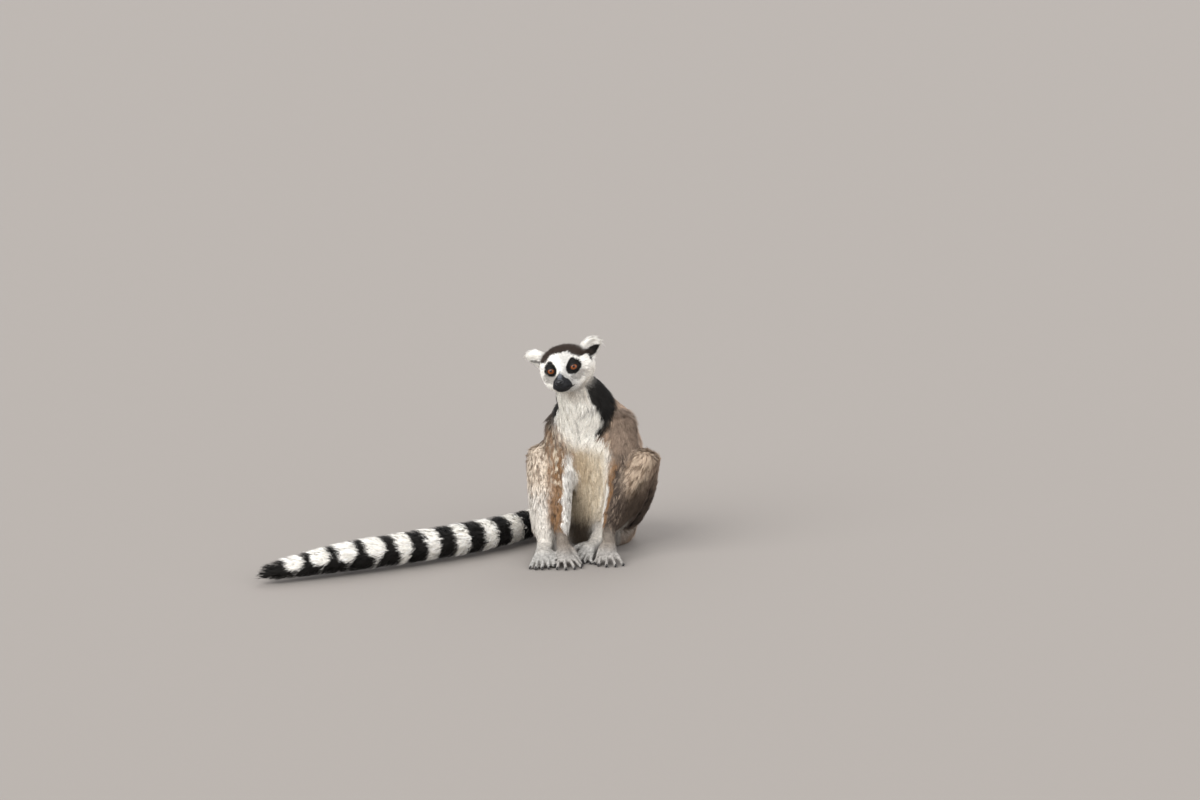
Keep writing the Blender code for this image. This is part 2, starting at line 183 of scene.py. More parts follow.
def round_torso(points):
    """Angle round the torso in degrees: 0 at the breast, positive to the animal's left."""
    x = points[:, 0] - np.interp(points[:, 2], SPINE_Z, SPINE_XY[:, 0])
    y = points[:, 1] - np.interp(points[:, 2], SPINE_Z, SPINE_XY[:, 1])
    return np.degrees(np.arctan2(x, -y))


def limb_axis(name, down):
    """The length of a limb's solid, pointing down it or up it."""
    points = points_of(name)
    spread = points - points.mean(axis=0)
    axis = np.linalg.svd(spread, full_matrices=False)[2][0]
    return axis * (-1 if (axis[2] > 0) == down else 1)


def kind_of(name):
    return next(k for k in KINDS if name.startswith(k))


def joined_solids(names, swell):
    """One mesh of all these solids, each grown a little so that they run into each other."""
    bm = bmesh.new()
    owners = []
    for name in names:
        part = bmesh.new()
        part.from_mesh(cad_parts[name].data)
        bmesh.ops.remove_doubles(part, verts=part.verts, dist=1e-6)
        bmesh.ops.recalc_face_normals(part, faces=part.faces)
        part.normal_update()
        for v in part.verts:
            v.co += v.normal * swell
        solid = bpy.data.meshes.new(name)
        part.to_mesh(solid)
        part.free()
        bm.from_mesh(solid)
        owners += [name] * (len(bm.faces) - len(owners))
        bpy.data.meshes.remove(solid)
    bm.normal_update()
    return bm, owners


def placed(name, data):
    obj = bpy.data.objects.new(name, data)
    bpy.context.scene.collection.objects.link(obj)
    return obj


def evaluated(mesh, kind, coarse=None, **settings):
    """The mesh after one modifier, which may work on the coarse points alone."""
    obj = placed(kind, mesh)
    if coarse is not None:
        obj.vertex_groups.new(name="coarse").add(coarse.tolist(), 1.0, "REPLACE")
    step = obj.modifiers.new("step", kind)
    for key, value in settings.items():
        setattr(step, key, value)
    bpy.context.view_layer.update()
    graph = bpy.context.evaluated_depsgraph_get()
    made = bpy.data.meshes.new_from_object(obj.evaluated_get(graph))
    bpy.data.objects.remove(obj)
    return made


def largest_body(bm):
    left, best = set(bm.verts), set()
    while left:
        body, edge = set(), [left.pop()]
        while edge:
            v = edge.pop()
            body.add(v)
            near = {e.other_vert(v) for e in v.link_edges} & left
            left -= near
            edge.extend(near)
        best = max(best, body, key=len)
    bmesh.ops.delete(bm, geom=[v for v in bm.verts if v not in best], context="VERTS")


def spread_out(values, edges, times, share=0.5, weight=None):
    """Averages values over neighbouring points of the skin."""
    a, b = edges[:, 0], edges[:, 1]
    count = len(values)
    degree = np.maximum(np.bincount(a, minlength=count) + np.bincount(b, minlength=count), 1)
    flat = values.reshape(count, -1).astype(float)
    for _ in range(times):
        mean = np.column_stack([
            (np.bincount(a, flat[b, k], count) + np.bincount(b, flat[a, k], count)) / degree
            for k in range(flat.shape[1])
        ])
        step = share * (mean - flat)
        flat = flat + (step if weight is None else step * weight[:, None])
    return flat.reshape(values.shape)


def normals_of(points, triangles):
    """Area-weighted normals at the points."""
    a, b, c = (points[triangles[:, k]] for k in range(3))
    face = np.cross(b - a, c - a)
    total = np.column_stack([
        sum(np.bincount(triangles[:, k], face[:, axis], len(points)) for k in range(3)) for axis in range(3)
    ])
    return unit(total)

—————

* **What you need to do**
Output the listing above exactly as it appears.

* **Solution to this problem**
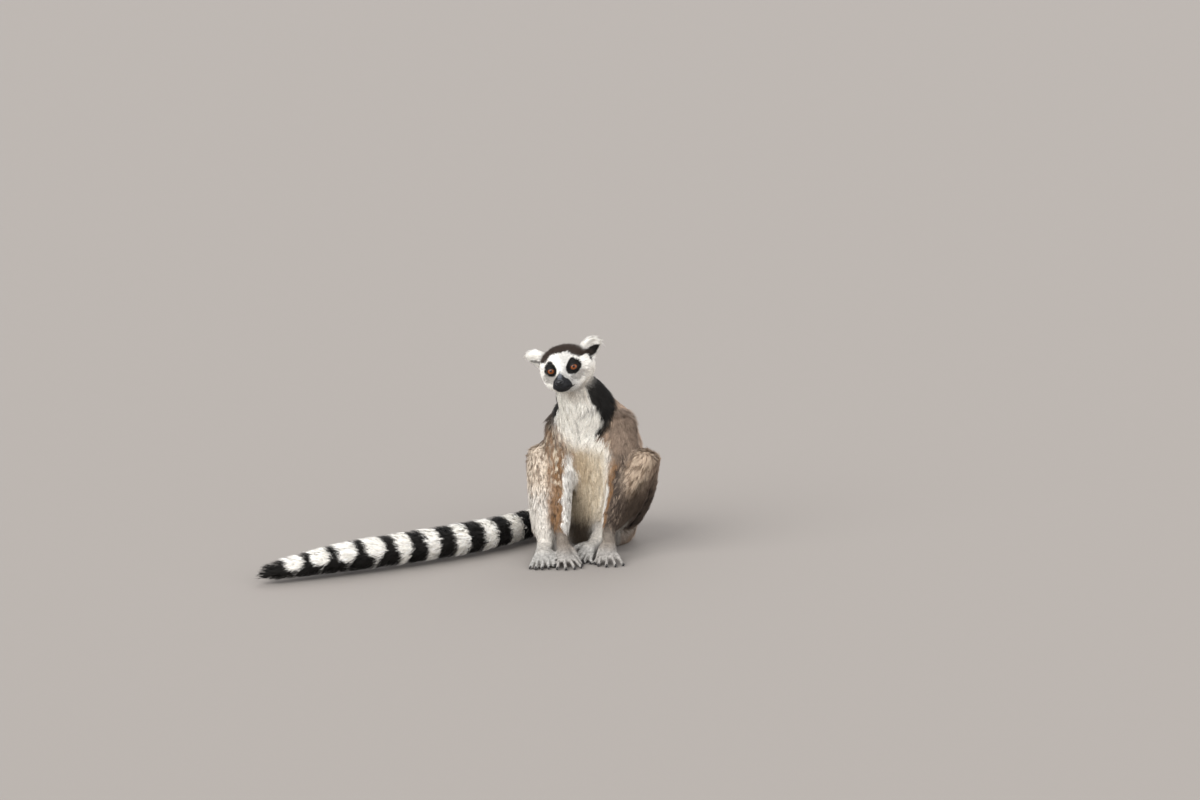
Keep writing the Blender code for this image. This is part 2, starting at line 183 of scene.py. More parts follow.
def round_torso(points):
    """Angle round the torso in degrees: 0 at the breast, positive to the animal's left."""
    x = points[:, 0] - np.interp(points[:, 2], SPINE_Z, SPINE_XY[:, 0])
    y = points[:, 1] - np.interp(points[:, 2], SPINE_Z, SPINE_XY[:, 1])
    return np.degrees(np.arctan2(x, -y))


def limb_axis(name, down):
    """The length of a limb's solid, pointing down it or up it."""
    points = points_of(name)
    spread = points - points.mean(axis=0)
    axis = np.linalg.svd(spread, full_matrices=False)[2][0]
    return axis * (-1 if (axis[2] > 0) == down else 1)


def kind_of(name):
    return next(k for k in KINDS if name.startswith(k))


def joined_solids(names, swell):
    """One mesh of all these solids, each grown a little so that they run into each other."""
    bm = bmesh.new()
    owners = []
    for name in names:
        part = bmesh.new()
        part.from_mesh(cad_parts[name].data)
        bmesh.ops.remove_doubles(part, verts=part.verts, dist=1e-6)
        bmesh.ops.recalc_face_normals(part, faces=part.faces)
        part.normal_update()
        for v in part.verts:
            v.co += v.normal * swell
        solid = bpy.data.meshes.new(name)
        part.to_mesh(solid)
        part.free()
        bm.from_mesh(solid)
        owners += [name] * (len(bm.faces) - len(owners))
        bpy.data.meshes.remove(solid)
    bm.normal_update()
    return bm, owners


def placed(name, data):
    obj = bpy.data.objects.new(name, data)
    bpy.context.scene.collection.objects.link(obj)
    return obj


def evaluated(mesh, kind, coarse=None, **settings):
    """The mesh after one modifier, which may work on the coarse points alone."""
    obj = placed(kind, mesh)
    if coarse is not None:
        obj.vertex_groups.new(name="coarse").add(coarse.tolist(), 1.0, "REPLACE")
    step = obj.modifiers.new("step", kind)
    for key, value in settings.items():
        setattr(step, key, value)
    bpy.context.view_layer.update()
    graph = bpy.context.evaluated_depsgraph_get()
    made = bpy.data.meshes.new_from_object(obj.evaluated_get(graph))
    bpy.data.objects.remove(obj)
    return made


def largest_body(bm):
    left, best = set(bm.verts), set()
    while left:
        body, edge = set(), [left.pop()]
        while edge:
            v = edge.pop()
            body.add(v)
            near = {e.other_vert(v) for e in v.link_edges} & left
            left -= near
            edge.extend(near)
        best = max(best, body, key=len)
    bmesh.ops.delete(bm, geom=[v for v in bm.verts if v not in best], context="VERTS")


def spread_out(values, edges, times, share=0.5, weight=None):
    """Averages values over neighbouring points of the skin."""
    a, b = edges[:, 0], edges[:, 1]
    count = len(values)
    degree = np.maximum(np.bincount(a, minlength=count) + np.bincount(b, minlength=count), 1)
    flat = values.reshape(count, -1).astype(float)
    for _ in range(times):
        mean = np.column_stack([
            (np.bincount(a, flat[b, k], count) + np.bincount(b, flat[a, k], count)) / degree
            for k in range(flat.shape[1])
        ])
        step = share * (mean - flat)
        flat = flat + (step if weight is None else step * weight[:, None])
    return flat.reshape(values.shape)


def normals_of(points, triangles):
    """Area-weighted normals at the points."""
    a, b, c = (points[triangles[:, k]] for k in range(3))
    face = np.cross(b - a, c - a)
    total = np.column_stack([
        sum(np.bincount(triangles[:, k], face[:, axis], len(points)) for k in range(3)) for axis in range(3)
    ])
    return unit(total)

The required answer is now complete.